## Data segment
<<<<

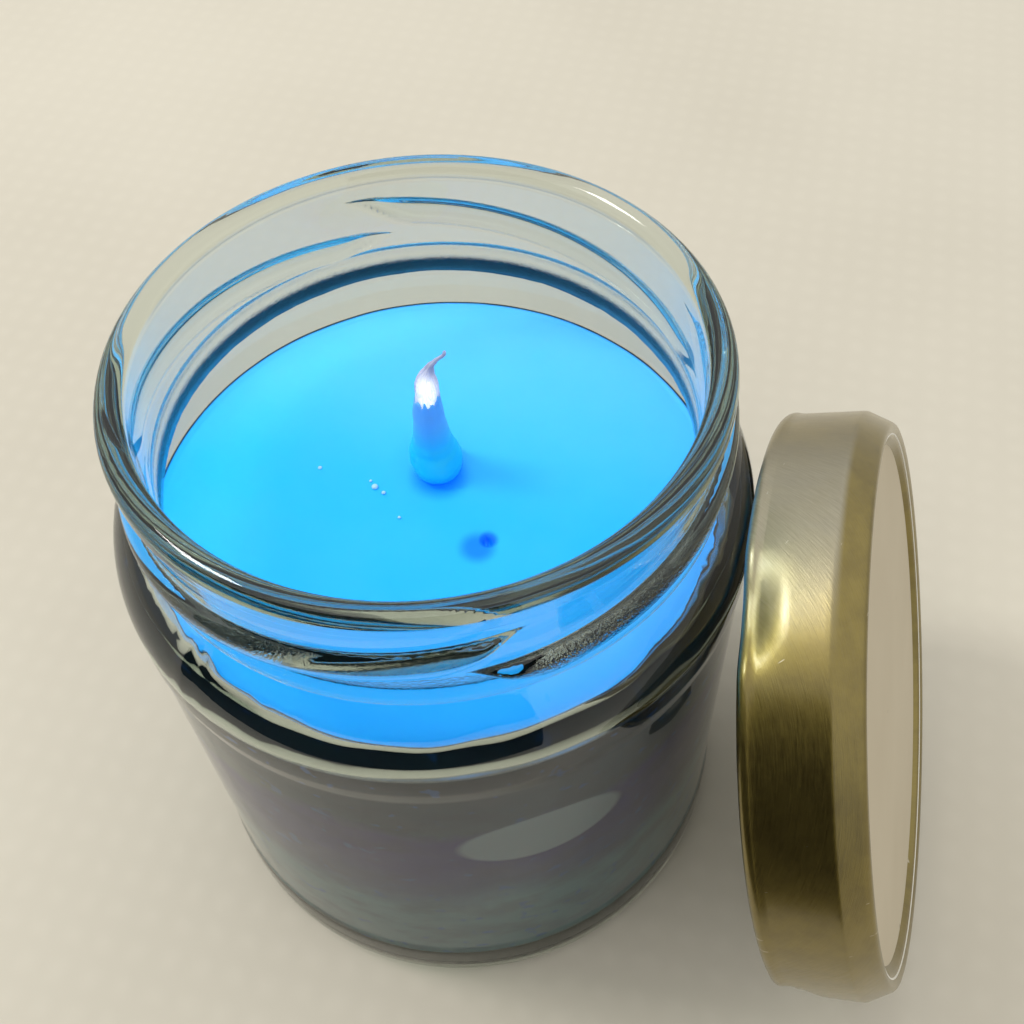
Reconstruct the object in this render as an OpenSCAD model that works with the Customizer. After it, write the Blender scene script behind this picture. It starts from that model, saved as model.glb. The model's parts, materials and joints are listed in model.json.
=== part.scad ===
// Candle in a glass twist-off jar, with its metal lug cap leaning against the jar.
// The jar stands on z = 0 with its axis on Z. The cap leans on the shoulder at +X.

/* [Jar body] */
// Outer diameter at the heel and shoulder bands
body_d = 68.2; // [66:0.2:72]
// Overall height to the top of the rim
jar_h = 81; // [79:0.5:86]
// Depth that the label panel is set in from the bands
panel_depth = 0.3; // [0.1:0.1:0.6]
// Outside radius of the heel
heel_r = 5; // [3:0.5:7]
// Outside radius of the shoulder curve
shoulder_r = 8.4; // [7.8:0.1:8.8]
// Glass thickness of the side wall
wall = 2.8; // [2.2:0.1:3.4]
// Glass thickness of the floor
floor_t = 4; // [3:0.5:6]

/* [Neck finish] */
// Diameter of the plain neck wall between the threads
neck_d = 59.4; // [59:0.1:59.8]
// Diameter over the thread crests
thread_d = 62; // [61.6:0.1:62.4]
// Diameter of the rim bead
rim_d = 60.6; // [60.2:0.1:61]
// Inside diameter of the mouth
mouth_d = 55; // [53:0.5:56]
// Number of thread starts
starts = 4; // [3:1:6]
// Sweep of one thread in degrees
thread_sweep = 102; // [80:2:104]
// Rise of one thread from its start to its end
thread_rise = 5.1; // [3:0.1:6]
// Angle of the end of the first thread
thread_end_a = 33.2; // [0:0.1:90]

/* [Wax and wick] */
// Height of the wax surface above the table
wax_z = 57.3; // [40:0.1:59]
// Wick position along X
wick_x = -1.3; // [-4:0.1:4]
// Wick position along Y
wick_y = 4.9; // [-6:0.1:6]
// Diameter of the cotton braid
braid_d = 2.4; // [1.6:0.1:3]
// Straight height of the wick above the wax
wick_h = 15.8; // [10:0.1:17]
// Diameter of the wax that climbs the wick at the surface
skirt_d = 6.1; // [4:0.1:8]
// Height of the wax coat above the surface
coat_h = 11.4; // [8:0.1:14]

/* [Wick foot] */
// Diameter of the metal foot
foot_d = 15; // [12:0.5:20]
// Thickness of the metal foot
foot_t = 0.4; // [0.3:0.1:1]
// Height of the crimped collar above the foot
collar_h = 4.5; // [3:0.5:7]
// Diameter of the adhesive pad under the foot
pad_d = 16; // [13:0.5:22]
// Thickness of the adhesive pad
pad_t = 0.6; // [0.4:0.1:1.5]

/* [Cap] */
// Outer diameter of the cap's skirt
cap_d = 67; // [66.2:0.1:67.2]
// Outer diameter of the curled edge
curl_d = 67.3; // [67.2:0.1:67.8]
// Height of the cap
cap_h = 12.1; // [11.8:0.1:12.6]
// Thickness of the tinplate
sheet = 0.5; // [0.4:0.05:0.6]
// Radius of the curl's roll
curl_roll = 0.9; // [0.8:0.05:1.1]
// Radius that the lugs reach in to
lug_in_r = 30.2; // [30:0.1:30.6]
// Width of one lug in degrees
lug_sweep = 18; // [10:1:26]
// Angle of the first lug round the cap
lug_a = 17; // [0:1:90]
// Diameter of the paper label
label_d = 59; // [50:0.2:59.2]
// Thickness of the paper label
label_t = 0.3; // [0.2:0.05:0.4]

/* [Leaning cap] */
// How far the cap leans from upright, in degrees
lean = 16.9; // [8:0.1:24]
// Clearance between the cap's curl and the shoulder
lean_gap = 0.15; // [0.1:0.05:1]
// Sideways offset of the cap from the jar's centre line
cap_y = -0.7; // [-2:0.1:2]

/* [Hidden] */
$fn = 96;
eps = 0.02;

body_r = body_d / 2;
panel_r = body_r - panel_depth;
neck_r = neck_d / 2;
rim_r = rim_d / 2;
mouth_r = mouth_d / 2;
inner_r = body_r - wall;
rim_roll = (rim_r - mouth_r) / 2;
// Height of the shoulder curve's centre
shoulder_z = jar_h - 21.3;
shoulder_c = body_r - shoulder_r;
// Where the shoulder curve meets the neck wall
neck_a = acos((neck_r - shoulder_c) / shoulder_r);
// The inside turns into the neck higher and tighter than the outside, so the glass thins there
inner_shoulder_r = shoulder_r - wall - 0.5;
inner_shoulder_c = inner_r - inner_shoulder_r;
inner_shoulder_z = shoulder_z + 1.5;
mouth_a = acos((mouth_r - inner_shoulder_c) / inner_shoulder_r);
inner_heel = 4.5;
// Round bead of the thread; its ring sits off the axis, so both ends sink into the neck wall
thread_roll = 2;
thread_ring = thread_d / 2 - thread_roll;
thread_sink = 3;
thread_mid_z = jar_h - 8.9;
thread_half = thread_sweep / 2;
// Angle of the first thread's middle, half the visible length back from its end
thread_mid_a = thread_end_a - 48;
thread_tilt = atan(thread_rise / (2 * (thread_ring - thread_sink) * sin(thread_half)));

pad_z = floor_t;
foot_z = pad_z + pad_t;
collar_z = foot_z + foot_t;
braid_r = braid_d / 2;
coat_r = braid_r + 0.4;
wick_top = wax_z + wick_h;
// Direction that the frayed tip hooks over
hook_a = 16.4;
hook_tilt = 58;

cap_r = cap_d / 2;
curl_c = curl_d / 2 - curl_roll;
panel_t = cap_h - 1.6;
ridge_in = cap_r - 3.2;
ridge_out = cap_r - 1.8;
corner_t = cap_h - 3.2;

// The cap stands on its curl and its curl touches the shoulder
cap_z = curl_roll + curl_c * cos(lean) - curl_roll * sin(lean);
top_z = cap_z + curl_roll * sin(lean) + curl_c * cos(lean);
reach = shoulder_r + curl_roll + lean_gap;
cap_x = shoulder_c + sqrt(pow(reach, 2) - pow(top_z - shoulder_z, 2)) - curl_roll * cos(lean)
        + curl_c * sin(lean);

// Points along an arc, from angle a to angle b
function arc(cx, cz, r, a, b, n = 10) =
    [for (i = [0:n]) [cx + r * cos(a + (b - a) * i / n), cz + r * sin(a + (b - a) * i / n)]];

module outer_glass() {
    rotate_extrude()
        polygon(concat(
            [[0, 0]],
            arc(body_r - heel_r, heel_r, heel_r, -90, 0),
            [[body_r, heel_r + 3], [panel_r, heel_r + 4.5]],
            [[panel_r, shoulder_z - 5], [body_r, shoulder_z - 2.5]],
            arc(shoulder_c, shoulder_z, shoulder_r, 0, neck_a - 3, 12),
            // transfer bead under the threads
            arc(neck_r - 0.3, jar_h - 13.2, 1, -40, 60, 6),
            [[neck_r, jar_h - 12]],
            [[neck_r, jar_h - 2.9], [rim_r, jar_h - 2.2]],
            arc(rim_r - rim_roll, jar_h - rim_roll, rim_roll, 0, 90, 8),
            [[0, jar_h]]
        ));
}

module inner_void() {
    rotate_extrude()
        polygon(concat(
            [[0, floor_t]],
            arc(inner_r - inner_heel, floor_t + inner_heel, inner_heel, -90, 0, 8),
            arc(inner_shoulder_c, inner_shoulder_z, inner_shoulder_r, 0, mouth_a, 10),
            // inner lip of the rim
            [for (i = [0:8]) [rim_r - rim_roll - rim_roll * cos(90 * i / 8),
                              jar_h - rim_roll + rim_roll * sin(90 * i / 8)]],
            [[rim_r - rim_roll, jar_h + 1], [0, jar_h + 1]]
        ));
}

// One thread that rises to the right, centred on +X
module thread() {
    translate([thread_sink, 0, thread_mid_z])
        rotate([thread_tilt, 0, 0])
            rotate([0, 0, -thread_half])
                rotate_extrude(angle = thread_sweep)
                    translate([thread_ring - thread_sink, 0])
                        circle(r = thread_roll, $fn = 48);
}

module glass_jar() {
    color([0.78, 0.84, 0.82, 0.35])
        difference() {
            union() {
                outer_glass();
                for (i = [0:starts - 1])
                    rotate([0, 0, thread_mid_a + i * 360 / starts])
                        thread();
            }
            inner_void();
        }
}

module at_wick() {
    translate([wick_x, wick_y, 0])
        children();
}

module braid_solid() {
    at_wick() {
        translate([0, 0, collar_z])
            cylinder(r = braid_r, h = wick_top - collar_z);
        translate([0, 0, wick_top])
            sphere(r = braid_r);
        // frayed tip, hooked over to one side
        translate([0, 0, wick_top])
            rotate([0, hook_tilt, hook_a]) {
                cylinder(r = 0.85, h = 2.2);
                translate([0, 0, 2.2])
                    sphere(r = 0.85);
            }
    }
}

module coat_shape(r_in) {
    at_wick()
        rotate_extrude()
            polygon([
                [r_in, collar_z + collar_h],
                [coat_r, collar_z + collar_h],
                [coat_r, wax_z],
                [skirt_d / 2, wax_z],
                [skirt_d / 2 - 0.25, wax_z + 1.9],
                [skirt_d / 2 - 0.7, wax_z + 3.8],
                [skirt_d / 2 - 1.05, wax_z + 5.7],
                [skirt_d / 2 - 1.3, wax_z + 8],
                [coat_r, wax_z + coat_h - 1],
                [r_in + 0.05, wax_z + coat_h],
                [r_in, wax_z + coat_h]
            ]);
}

module foot_solid(bore_r) {
    at_wick()
        difference() {
            union() {
                translate([0, 0, foot_z])
                    cylinder(d = foot_d, h = foot_t);
                translate([0, 0, collar_z])
                    cylinder(r = coat_r + 0.2, h = collar_h);
            }
            translate([0, 0, collar_z])
                cylinder(r = bore_r, h = collar_h + 1);
        }
}

module wax_fill() {
    color([0.22, 0.78, 0.98])
        difference() {
            rotate_extrude()
                polygon(concat(
                    [[0, floor_t]],
                    arc(inner_r - inner_heel, floor_t + inner_heel, inner_heel - eps, -90, 0, 8),
                    [[inner_r - eps, wax_z], [0, wax_z]]
                ));
            at_wick() {
                translate([0, 0, floor_t - 1])
                    cylinder(d = pad_d, h = pad_t + 1);
                translate([0, 0, foot_z])
                    cylinder(d = foot_d, h = foot_t);
                translate([0, 0, foot_z])
                    cylinder(r = coat_r + 0.2, h = foot_t + collar_h);
                translate([0, 0, foot_z])
                    cylinder(r = coat_r, h = wax_z);
            }
        }
}

module wick_braid() {
    color([0.94, 0.97, 0.98])
        braid_solid();
}

module wick_wax_coat() {
    color([0.05, 0.66, 0.98])
        coat_shape(braid_r);
}

module wick_foot() {
    color([0.72, 0.73, 0.75])
        foot_solid(braid_r);
}

module foot_pad() {
    color([0.93, 0.93, 0.9])
        at_wick()
            translate([0, 0, pad_z])
                cylinder(d = pad_d, h = pad_t);
}

// Cap frame: open edge at z = 0 and panel towards +Z, leant onto the shoulder
module lean_cap() {
    translate([cap_x, cap_y, cap_z])
        rotate([0, 90 - lean, 0])
            children();
}

module cap_sheet() {
    rotate_extrude()
        polygon([
            [0, panel_t], [ridge_in - 0.6, panel_t],
            [ridge_in, cap_h], [ridge_out, cap_h],
            [cap_r, corner_t], [cap_r, curl_roll],
            [cap_r - sheet, curl_roll], [cap_r - sheet, corner_t - 0.14],
            [ridge_out - 0.36, cap_h - sheet], [ridge_in + 0.35, cap_h - sheet],
            [ridge_in - 0.25, panel_t - sheet], [0, panel_t - sheet]
        ]);
    rotate_extrude()
        translate([curl_c, curl_roll])
            circle(r = curl_roll, $fn = 40);
}

module cap_shell() {
    color([0.62, 0.55, 0.32])
        lean_cap() {
            cap_sheet();
            for (i = [0:starts - 1])
                rotate([0, 0, lug_a - lug_sweep / 2 + i * 360 / starts])
                    rotate_extrude(angle = lug_sweep)
                        polygon([
                            [lug_in_r, 0.7], [lug_in_r + 0.4, 0.3], [curl_c, 0.15],
                            [curl_c, 1.65], [lug_in_r + 0.5, 1.9], [lug_in_r, 1.5]
                        ]);
        }
}

module cap_gasket() {
    color([0.9, 0.89, 0.84])
        lean_cap()
            rotate_extrude()
                polygon([
                    [mouth_r - 0.1, panel_t - sheet], [mouth_r - 0.1, panel_t - 1.1],
                    [mouth_r + 0.4, panel_t - 1.5], [rim_r + 0.8, panel_t - 1.5],
                    [rim_r + 1.7, panel_t - 1.2], [ridge_out - 0.36, cap_h - sheet],
                    [ridge_in + 0.35, cap_h - sheet], [ridge_in - 0.25, panel_t - sheet]
                ]);
}

module cap_label() {
    color([0.86, 0.82, 0.73])
        lean_cap()
            translate([0, 0, panel_t])
                cylinder(d = label_d, h = label_t);
}

glass_jar();
wax_fill();
wick_braid();
wick_wax_coat();
wick_foot();
foot_pad();
cap_shell();
cap_gasket();
cap_label();
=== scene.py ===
import json
import math
import random

import bmesh
import bpy
from mathutils import Matrix, Vector, noise


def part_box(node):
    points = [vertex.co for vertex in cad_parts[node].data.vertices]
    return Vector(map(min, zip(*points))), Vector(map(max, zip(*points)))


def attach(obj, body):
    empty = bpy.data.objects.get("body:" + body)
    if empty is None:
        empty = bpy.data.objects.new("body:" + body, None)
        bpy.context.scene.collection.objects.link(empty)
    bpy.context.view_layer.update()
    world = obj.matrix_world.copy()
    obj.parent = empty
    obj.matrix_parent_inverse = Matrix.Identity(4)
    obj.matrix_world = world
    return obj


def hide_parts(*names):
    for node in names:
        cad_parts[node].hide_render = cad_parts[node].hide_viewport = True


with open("model.json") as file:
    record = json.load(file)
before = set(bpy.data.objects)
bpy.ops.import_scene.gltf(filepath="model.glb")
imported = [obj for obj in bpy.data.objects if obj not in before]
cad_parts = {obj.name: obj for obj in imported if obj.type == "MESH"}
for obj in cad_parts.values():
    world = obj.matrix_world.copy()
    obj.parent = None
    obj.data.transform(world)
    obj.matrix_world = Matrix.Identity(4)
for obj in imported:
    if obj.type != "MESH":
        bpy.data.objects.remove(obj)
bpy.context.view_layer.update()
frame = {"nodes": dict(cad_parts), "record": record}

mm = 0.001
stage = bpy.context.scene


# Shape helpers work in millimetres until the mesh is made.

def easeBetween(start, end, value):
    share = min(1.0, max(0.0, (value - start) / (end - start)))
    return share * share * (3 - 2 * share)


def turnGap(one, other):
    return (one - other + 180) % 360 - 180


def arcPoints(centreR, centreZ, radius, start, end, count):
    turns = [math.radians(start + (end - start) * i / count) for i in range(count + 1)]
    return [Vector((centreR + radius * math.cos(t), centreZ + radius * math.sin(t))) for t in turns]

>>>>

## Task to complete
Set down exactly the lines from the line that contains "glass_jar();" to the line that contains "obj.matrix_world = world", both lines included, and nothing more.

## Right answer
glass_jar();
wax_fill();
wick_braid();
wick_wax_coat();
wick_foot();
foot_pad();
cap_shell();
cap_gasket();
cap_label();
=== scene.py ===
import json
import math
import random

import bmesh
import bpy
from mathutils import Matrix, Vector, noise


def part_box(node):
    points = [vertex.co for vertex in cad_parts[node].data.vertices]
    return Vector(map(min, zip(*points))), Vector(map(max, zip(*points)))


def attach(obj, body):
    empty = bpy.data.objects.get("body:" + body)
    if empty is None:
        empty = bpy.data.objects.new("body:" + body, None)
        bpy.context.scene.collection.objects.link(empty)
    bpy.context.view_layer.update()
    world = obj.matrix_world.copy()
    obj.parent = empty
    obj.matrix_parent_inverse = Matrix.Identity(4)
    obj.matrix_world = world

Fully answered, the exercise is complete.